Concert lighting designer Nick Whitehouse chose 18 Bad Boys for his design of The Circus Starring Britney Spears. “The show is in the round, and I wanted to create a pop spectacle, so I needed to put enough lights out there to accomplish that,” he says. “I love the optics. With one light, I can go from a 2" beam on the mainstage to a full look that covers 70', and it is crystal clear and bright the whole way out.” As well as spotlighting the stage, the units wash the audience with color and gobos; they even create a laser-like effect for one number.
The Quantum Color system of the Bad Boy also served Whitehouse’s needs. “It’s great for fast, rock ‘n’ roll color snaps,” he says. “The light and the color system made me think how to use it differently. I actually created colors on the Bad Boy and then tried to match them with my other lights.”

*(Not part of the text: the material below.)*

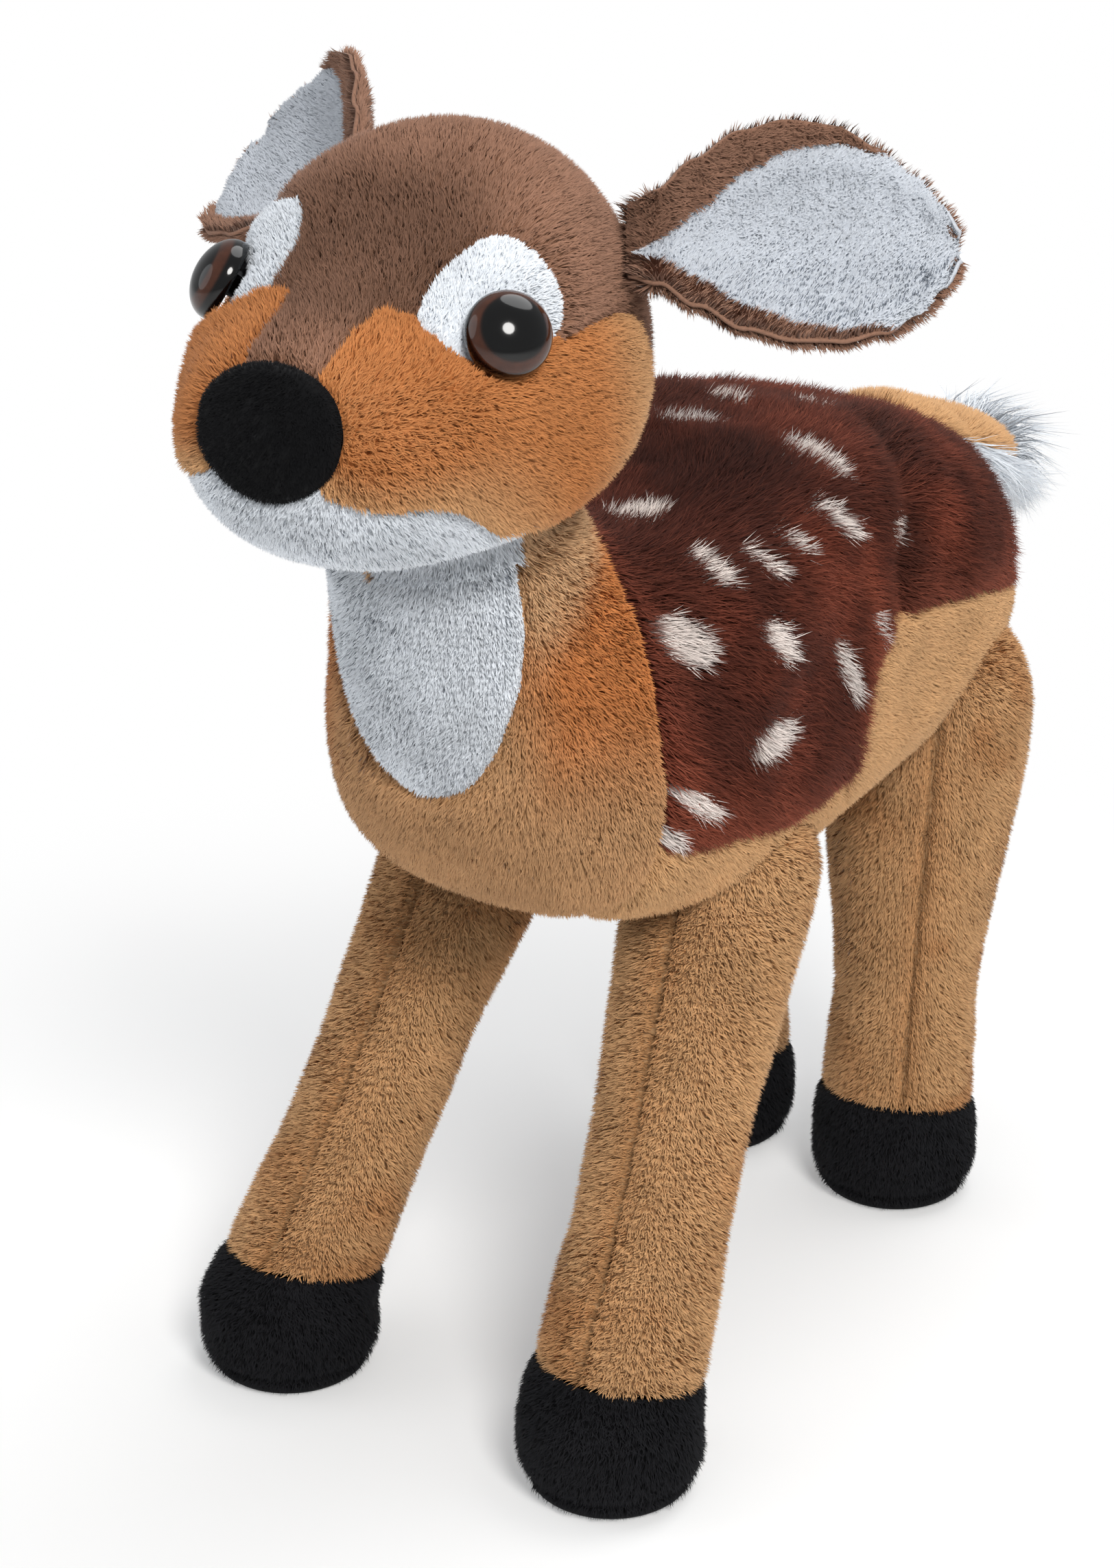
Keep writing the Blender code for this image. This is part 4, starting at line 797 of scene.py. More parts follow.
# Torso
def torso_pattern(s, u):
    """The torso's panels and the distance to the nearest seam."""
    front = s - line(CHEST_LINE, u)
    behind = front <= 0.0
    bib = (1.0 - u < line(BIB_HALF, s)) & (s > BIB_LOW)
    cover, belly = behind & (u < line(COVER_EDGE, s)), behind & (u > line(BELLY_EDGE, s))
    gaps = [seam_gap(s, CHEST_LINE, u, TORSO_RUN, TORSO_GIRTH),
            np.where(s > BIB_LOW, seam_gap(1.0 - u, BIB_HALF, s, 0.6 * TORSO_GIRTH, TORSO_RUN), FAR)]
    gaps += [np.where(front < 0.005, seam_gap(u, edge, s, TORSO_GIRTH, TORSO_RUN), FAR)
             for edge in (COVER_EDGE, BELLY_EDGE)]
    folded = (u > FOLD[0][0]) & (u < FOLD[-1][0])
    return dict(cover=cover, haunch=behind & ~cover & ~belly, belly=belly, chest=~behind & ~bib, bib=bib,
                seam=np.min(gaps, 0), spine=np.where(cover, u * TORSO_GIRTH, FAR),
                fold=np.where(folded, seam_gap(s, FOLD, u, TORSO_RUN, TORSO_GIRTH), FAR))


def spot_mask(p, n):
    """How much a point of the cover lies in one of its cream spots; depth under the surface doesn't count."""
    total = np.zeros(len(p))
    wobble = 0.18 * noise(p, 0.0045, 21) + 0.08 * noise(p, 0.0020, 22)
    for x1, y1, z1, x2, y2, z2, width in SPOTS:
        for side, label in SIDES:
            a = np.array([x1 * side, y1, z1]) / 1000.0 + SHIFT
            b = np.array([x2 * side, y2, z2]) / 1000.0 + SHIFT
            half = np.linalg.norm(b - a) / 2.0
            ahead = (b - a) / (2.0 * half)
            d = flattened(p - (a + b) / 2.0, n)
            lengthwise = d @ ahead
            across = np.linalg.norm(d - lengthwise[:, None] * ahead, axis=1)
            reach = (lengthwise / (1.06 * half)) ** 2 + (across / (1.14 * width / 2000.0)) ** 2
            near = np.linalg.norm(p - (a + b) / 2.0, axis=1) < 2.0 * half + 0.008
            spot = step(1.0 - np.sqrt(reach) + wobble, -0.12, 0.12)
            total = np.maximum(total, np.where(near, spot, 0.0))
            if abs(x1) < 8.0:   # a spot on the spine has no twin
                break
    return total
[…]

U2 show director/designer Willie Williams conducted a shoot-out in London’s Wembley Stadium last December and chose to base the bulk of his lighting design for the 360° Tour around the Bad Boys. “I largely chose the Bad Boy because it was an appropriate product which came along exactly at the right time,” says Williams. “The brightness was the main appeal. It provides a light that is bright enough not only to wash a stadium but to create readable gobo textures onto a stadium audience. I also like the fact that it is a very specific fixture. It was created with an application in mind, and all the elements of the fixture work toward that. It isn’t overrun with extraneous features or fiddly bits that might need additional maintenance.”

Williams says he’d like to see color mixing added, “but I completely understand the choice of opting for maximum brightness by excluding that feature. Likewise, the field is a little peaky, but again, flattening it would reduce overall intensity, so no complaints.” He adds that the fixtures have their specific place in production: “They are not subtle, so you may not use them on your next Broadway musical, but if you need high output, reliability and a reasonable color palette, they work.”